▶ Data:

—————

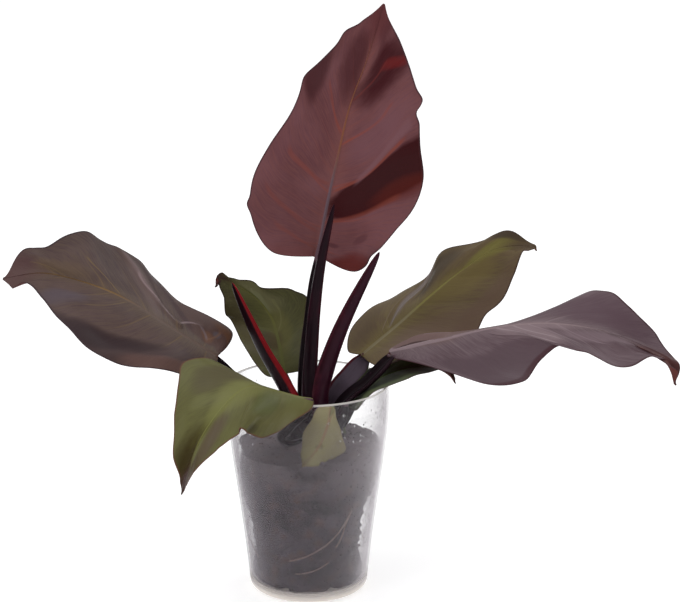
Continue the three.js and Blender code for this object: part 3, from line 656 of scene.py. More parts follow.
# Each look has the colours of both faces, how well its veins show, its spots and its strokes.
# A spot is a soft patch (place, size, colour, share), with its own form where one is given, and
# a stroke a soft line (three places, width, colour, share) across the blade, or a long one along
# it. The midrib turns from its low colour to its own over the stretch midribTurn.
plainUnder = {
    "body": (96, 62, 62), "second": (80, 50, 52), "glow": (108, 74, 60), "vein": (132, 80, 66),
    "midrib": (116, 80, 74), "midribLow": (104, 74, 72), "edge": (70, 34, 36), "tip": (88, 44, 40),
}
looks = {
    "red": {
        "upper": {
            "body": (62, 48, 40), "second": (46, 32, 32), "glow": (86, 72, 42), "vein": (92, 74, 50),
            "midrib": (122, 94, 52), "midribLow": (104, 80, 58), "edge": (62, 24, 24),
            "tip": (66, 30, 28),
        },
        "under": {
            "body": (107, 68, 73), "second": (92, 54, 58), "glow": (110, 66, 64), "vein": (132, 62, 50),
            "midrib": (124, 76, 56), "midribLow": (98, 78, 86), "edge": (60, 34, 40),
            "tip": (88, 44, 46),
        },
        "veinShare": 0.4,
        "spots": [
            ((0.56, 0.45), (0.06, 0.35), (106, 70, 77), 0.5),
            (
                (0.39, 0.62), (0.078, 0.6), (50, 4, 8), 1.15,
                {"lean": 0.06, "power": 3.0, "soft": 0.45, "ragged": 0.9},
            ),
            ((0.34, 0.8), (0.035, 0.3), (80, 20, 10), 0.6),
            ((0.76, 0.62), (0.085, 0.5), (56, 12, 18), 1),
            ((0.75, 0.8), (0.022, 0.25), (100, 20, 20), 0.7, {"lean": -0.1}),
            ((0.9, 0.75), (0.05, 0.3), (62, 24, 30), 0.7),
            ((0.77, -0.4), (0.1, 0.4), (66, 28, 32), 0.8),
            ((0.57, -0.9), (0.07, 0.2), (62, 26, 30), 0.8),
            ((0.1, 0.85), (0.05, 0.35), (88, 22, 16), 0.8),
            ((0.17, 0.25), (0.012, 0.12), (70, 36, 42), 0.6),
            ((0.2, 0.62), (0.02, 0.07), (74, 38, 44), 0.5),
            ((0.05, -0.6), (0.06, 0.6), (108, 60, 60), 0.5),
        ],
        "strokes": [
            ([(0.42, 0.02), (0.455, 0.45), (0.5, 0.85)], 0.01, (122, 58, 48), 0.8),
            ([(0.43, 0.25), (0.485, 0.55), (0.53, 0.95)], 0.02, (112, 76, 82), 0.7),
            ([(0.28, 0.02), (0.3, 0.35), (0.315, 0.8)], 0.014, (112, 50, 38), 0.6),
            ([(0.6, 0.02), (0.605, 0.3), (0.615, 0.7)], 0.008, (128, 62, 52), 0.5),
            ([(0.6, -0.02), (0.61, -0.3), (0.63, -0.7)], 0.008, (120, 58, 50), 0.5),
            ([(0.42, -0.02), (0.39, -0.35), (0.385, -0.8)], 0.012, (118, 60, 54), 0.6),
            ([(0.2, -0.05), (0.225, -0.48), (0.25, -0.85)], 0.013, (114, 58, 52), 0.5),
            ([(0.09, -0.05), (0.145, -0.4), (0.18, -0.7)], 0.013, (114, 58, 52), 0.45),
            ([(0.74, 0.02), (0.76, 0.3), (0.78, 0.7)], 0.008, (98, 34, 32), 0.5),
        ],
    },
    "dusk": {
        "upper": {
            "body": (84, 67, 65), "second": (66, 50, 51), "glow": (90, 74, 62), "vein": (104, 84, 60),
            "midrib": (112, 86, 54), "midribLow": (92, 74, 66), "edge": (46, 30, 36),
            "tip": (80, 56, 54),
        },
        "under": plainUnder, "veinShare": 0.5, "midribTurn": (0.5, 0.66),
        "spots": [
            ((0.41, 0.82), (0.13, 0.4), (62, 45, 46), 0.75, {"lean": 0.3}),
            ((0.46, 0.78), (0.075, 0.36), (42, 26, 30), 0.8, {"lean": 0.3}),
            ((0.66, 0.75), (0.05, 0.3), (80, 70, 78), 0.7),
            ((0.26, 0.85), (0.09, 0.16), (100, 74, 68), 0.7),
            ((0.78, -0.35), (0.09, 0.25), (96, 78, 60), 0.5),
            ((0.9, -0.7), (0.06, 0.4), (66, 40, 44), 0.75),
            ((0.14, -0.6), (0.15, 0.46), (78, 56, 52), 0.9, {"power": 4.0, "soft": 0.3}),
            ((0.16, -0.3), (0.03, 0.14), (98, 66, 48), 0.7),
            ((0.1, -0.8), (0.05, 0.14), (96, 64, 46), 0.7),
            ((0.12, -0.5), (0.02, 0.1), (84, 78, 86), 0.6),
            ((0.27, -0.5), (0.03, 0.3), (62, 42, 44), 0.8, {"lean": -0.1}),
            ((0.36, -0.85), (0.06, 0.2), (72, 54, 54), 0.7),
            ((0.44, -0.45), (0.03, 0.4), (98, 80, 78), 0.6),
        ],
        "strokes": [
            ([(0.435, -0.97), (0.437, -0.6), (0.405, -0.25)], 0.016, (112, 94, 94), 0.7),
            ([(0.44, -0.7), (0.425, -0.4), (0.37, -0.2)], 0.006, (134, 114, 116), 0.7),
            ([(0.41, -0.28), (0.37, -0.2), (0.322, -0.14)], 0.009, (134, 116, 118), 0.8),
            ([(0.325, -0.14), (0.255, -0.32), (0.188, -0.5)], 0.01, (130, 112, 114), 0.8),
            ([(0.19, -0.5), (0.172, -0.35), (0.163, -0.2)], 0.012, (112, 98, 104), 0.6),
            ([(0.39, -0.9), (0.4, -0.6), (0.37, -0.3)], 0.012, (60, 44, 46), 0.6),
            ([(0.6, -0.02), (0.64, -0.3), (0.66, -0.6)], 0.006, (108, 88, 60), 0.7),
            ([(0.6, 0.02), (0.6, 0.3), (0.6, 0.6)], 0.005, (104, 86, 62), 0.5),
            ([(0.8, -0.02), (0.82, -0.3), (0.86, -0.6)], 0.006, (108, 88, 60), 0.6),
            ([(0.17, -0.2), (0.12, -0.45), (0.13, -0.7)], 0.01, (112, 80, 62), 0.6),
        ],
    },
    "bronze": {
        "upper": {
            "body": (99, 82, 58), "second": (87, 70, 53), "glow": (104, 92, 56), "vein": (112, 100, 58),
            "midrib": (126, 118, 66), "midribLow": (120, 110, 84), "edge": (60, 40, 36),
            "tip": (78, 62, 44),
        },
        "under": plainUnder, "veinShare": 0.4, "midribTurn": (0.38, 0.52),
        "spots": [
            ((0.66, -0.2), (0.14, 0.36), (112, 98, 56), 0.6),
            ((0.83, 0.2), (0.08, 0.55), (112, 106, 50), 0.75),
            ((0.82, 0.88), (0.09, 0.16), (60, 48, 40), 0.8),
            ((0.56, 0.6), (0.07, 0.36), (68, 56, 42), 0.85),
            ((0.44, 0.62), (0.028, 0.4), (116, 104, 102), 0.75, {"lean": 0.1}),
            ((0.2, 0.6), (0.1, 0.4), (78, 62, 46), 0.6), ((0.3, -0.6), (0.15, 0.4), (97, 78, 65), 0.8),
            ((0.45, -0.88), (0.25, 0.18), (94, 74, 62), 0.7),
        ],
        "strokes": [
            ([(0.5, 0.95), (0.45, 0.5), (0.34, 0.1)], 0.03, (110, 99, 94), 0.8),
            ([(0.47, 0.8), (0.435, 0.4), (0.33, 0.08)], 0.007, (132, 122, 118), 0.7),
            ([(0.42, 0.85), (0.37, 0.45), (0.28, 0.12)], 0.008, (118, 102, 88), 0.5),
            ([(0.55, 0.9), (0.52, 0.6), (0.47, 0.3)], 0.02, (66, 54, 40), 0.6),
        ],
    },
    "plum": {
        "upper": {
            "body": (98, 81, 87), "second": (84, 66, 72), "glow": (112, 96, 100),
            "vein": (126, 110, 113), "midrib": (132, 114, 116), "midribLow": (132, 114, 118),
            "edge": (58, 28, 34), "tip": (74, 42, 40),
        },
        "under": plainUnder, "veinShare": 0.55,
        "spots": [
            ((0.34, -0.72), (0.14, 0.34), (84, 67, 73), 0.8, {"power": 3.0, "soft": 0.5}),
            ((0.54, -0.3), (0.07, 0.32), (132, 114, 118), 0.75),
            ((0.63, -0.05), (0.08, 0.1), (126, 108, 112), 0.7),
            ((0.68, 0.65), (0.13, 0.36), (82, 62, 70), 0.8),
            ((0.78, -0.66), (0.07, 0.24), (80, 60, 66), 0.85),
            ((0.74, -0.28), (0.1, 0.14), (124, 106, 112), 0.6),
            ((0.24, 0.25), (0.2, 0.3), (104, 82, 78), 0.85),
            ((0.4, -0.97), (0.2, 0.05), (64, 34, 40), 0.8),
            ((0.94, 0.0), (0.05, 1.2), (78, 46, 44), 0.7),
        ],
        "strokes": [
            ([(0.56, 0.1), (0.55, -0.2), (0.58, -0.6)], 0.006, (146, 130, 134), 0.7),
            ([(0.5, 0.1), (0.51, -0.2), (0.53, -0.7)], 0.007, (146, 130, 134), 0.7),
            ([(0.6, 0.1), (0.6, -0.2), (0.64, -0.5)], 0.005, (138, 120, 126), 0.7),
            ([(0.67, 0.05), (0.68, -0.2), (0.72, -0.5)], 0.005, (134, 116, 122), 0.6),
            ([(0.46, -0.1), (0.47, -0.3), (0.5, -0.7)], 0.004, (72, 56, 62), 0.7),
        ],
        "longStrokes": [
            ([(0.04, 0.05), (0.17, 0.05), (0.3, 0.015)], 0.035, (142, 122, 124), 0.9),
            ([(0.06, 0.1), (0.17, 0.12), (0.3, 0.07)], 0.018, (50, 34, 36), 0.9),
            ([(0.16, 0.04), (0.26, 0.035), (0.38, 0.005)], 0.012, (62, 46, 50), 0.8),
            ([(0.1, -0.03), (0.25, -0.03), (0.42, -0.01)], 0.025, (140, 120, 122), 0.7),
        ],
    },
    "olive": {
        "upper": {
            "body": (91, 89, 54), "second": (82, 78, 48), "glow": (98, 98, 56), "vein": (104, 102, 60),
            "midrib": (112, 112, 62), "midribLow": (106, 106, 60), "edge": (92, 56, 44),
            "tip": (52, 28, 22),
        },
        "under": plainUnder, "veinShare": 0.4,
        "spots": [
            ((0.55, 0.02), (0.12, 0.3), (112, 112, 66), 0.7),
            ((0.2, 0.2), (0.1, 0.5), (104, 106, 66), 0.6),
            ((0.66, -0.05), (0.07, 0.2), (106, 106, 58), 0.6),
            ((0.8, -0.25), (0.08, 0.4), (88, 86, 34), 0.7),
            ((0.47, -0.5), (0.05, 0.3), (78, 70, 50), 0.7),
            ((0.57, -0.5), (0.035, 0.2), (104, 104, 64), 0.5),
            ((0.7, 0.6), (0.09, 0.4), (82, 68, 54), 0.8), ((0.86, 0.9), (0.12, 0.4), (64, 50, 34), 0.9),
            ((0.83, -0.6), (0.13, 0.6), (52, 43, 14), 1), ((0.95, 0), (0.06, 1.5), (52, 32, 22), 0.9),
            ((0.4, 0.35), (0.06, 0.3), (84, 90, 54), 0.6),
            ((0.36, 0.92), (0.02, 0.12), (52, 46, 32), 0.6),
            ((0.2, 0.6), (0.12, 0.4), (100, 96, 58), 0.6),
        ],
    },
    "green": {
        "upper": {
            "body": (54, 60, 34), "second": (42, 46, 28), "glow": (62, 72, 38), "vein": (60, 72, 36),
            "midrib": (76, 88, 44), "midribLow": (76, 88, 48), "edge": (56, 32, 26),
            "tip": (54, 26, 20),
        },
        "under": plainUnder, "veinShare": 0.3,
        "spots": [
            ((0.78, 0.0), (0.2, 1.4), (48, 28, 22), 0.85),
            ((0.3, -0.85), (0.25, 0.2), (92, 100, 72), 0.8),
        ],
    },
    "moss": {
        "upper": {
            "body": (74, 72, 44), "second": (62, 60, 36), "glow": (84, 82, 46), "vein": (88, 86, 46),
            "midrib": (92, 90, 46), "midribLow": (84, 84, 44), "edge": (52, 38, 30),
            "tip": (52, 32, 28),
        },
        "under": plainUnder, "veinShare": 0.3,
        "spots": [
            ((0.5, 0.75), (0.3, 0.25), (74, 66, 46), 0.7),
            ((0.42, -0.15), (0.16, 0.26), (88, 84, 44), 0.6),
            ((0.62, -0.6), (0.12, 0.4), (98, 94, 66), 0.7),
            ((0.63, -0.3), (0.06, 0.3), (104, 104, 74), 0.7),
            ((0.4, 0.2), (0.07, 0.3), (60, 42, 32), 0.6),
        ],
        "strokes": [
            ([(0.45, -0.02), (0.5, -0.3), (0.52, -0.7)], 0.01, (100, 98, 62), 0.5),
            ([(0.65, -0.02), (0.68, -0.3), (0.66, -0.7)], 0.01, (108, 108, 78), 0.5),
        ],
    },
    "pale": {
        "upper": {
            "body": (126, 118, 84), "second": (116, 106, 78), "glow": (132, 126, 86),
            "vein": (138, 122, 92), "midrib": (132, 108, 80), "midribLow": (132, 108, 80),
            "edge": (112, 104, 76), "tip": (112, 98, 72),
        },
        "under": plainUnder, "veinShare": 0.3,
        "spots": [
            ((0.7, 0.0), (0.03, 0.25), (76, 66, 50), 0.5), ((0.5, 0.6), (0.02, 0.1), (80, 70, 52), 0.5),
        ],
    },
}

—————

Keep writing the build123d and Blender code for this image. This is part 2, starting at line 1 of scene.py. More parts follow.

—————

▶ Goal:
Take every line that includes the string "from" and copy it.

▶ Exercise result:
Continue the three.js and Blender code for this object: part 3, from line 656 of scene.py. More parts follow.
# it. The midrib turns from its low colour to its own over the stretch midribTurn.